If $G=HK$, $H,K$ are normal in $G$, and $H\cap K=\{e\}$ then $G$ is abelian

Question

If $G=HK$, $\,\,H,K$ are both normal in $G$, and $H\cap K=\{e\}$, then show that $G$ is abelian

I concluded that $H$ and $K$ commute with each other but I'm not sure how to proceed. Any hints?

Answer 1

This is false. For example, let $H$ and $K$ be non-abelian groups; then their product $H \times K$ satisfies all of the hypotheses but is not abelian.

Answer 2

It's trivial that $H$ and $K$ commute ($hkh^{-1}k^{-1}$ is both in $H$ and $K$ for all $h \in H, k \in K$) but you can't go anywhere from there.

Answer 3

The statement is false.

It comprises of the definition of $G$ being the internal direct product of $H$ and $K$, denoted $G=H\times K$.

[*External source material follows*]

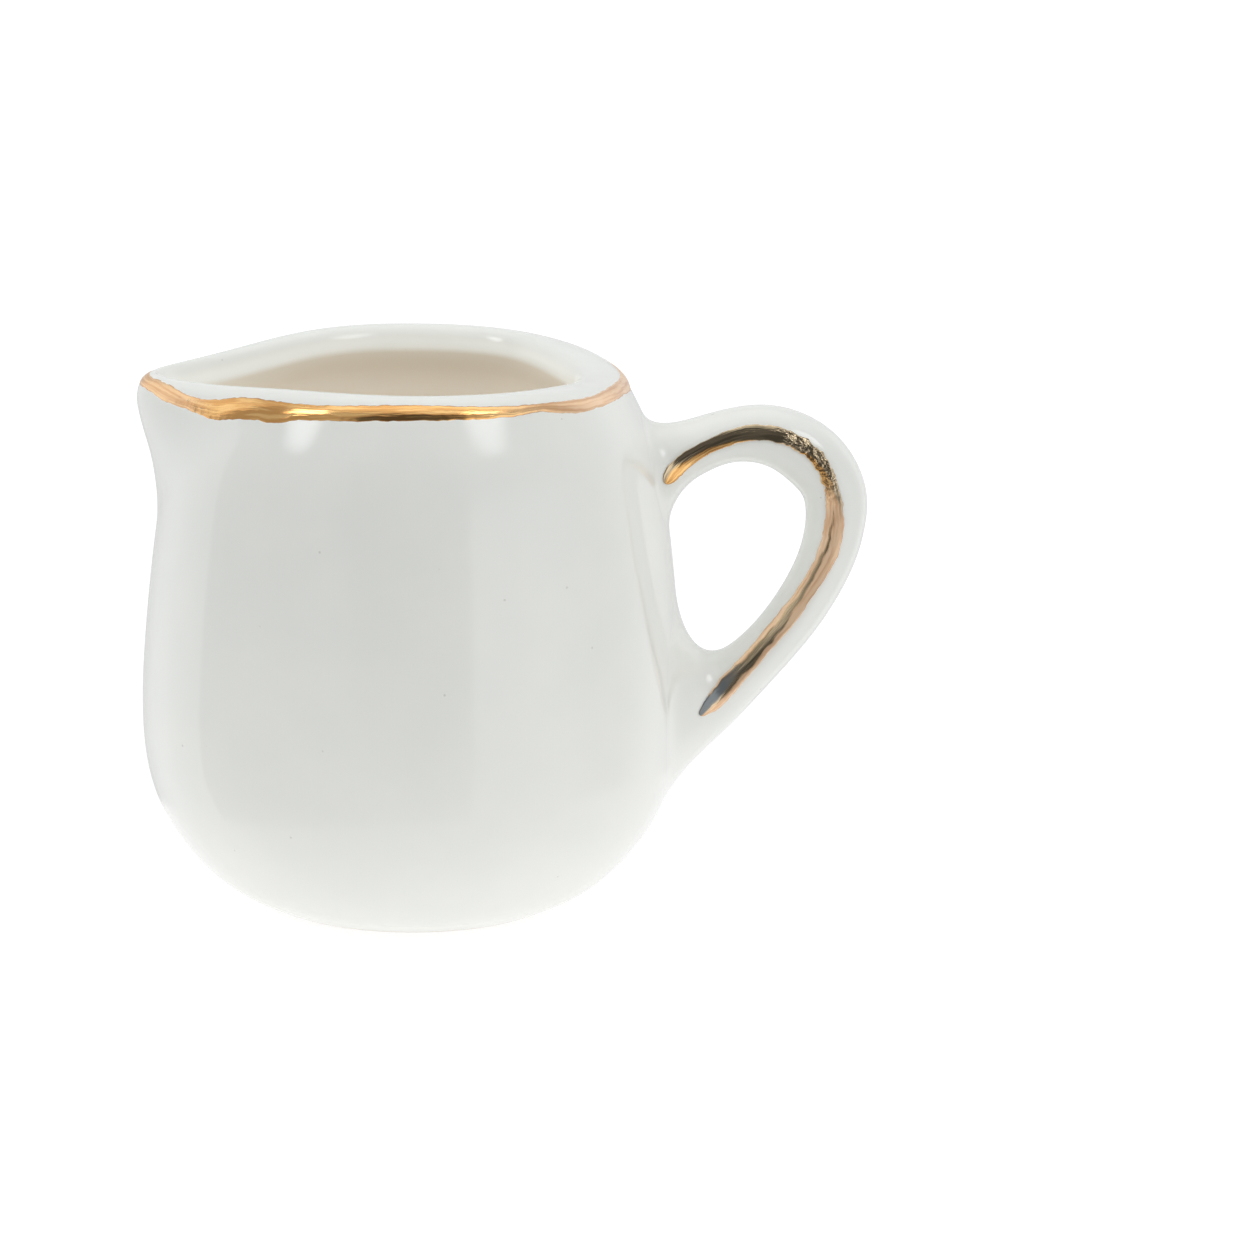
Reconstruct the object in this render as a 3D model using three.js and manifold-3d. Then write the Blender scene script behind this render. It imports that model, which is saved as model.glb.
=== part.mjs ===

If $H\cong\langle G_H\mid R_H\rangle$ and $K\cong\langle G_K\mid R_K\rangle$ are presentations of $H$ and $K$, respectively, then a presentation of $G$ is

$$H\times K\cong\langle G_H\cup G_K\mid R_H\cup R_K\cup\{ hk=kh \mid h\in G_H, k\in G_K\}\rangle,$$

from which one can see that $G$ is abelian if and only if both $H$ and $K$ are abelian.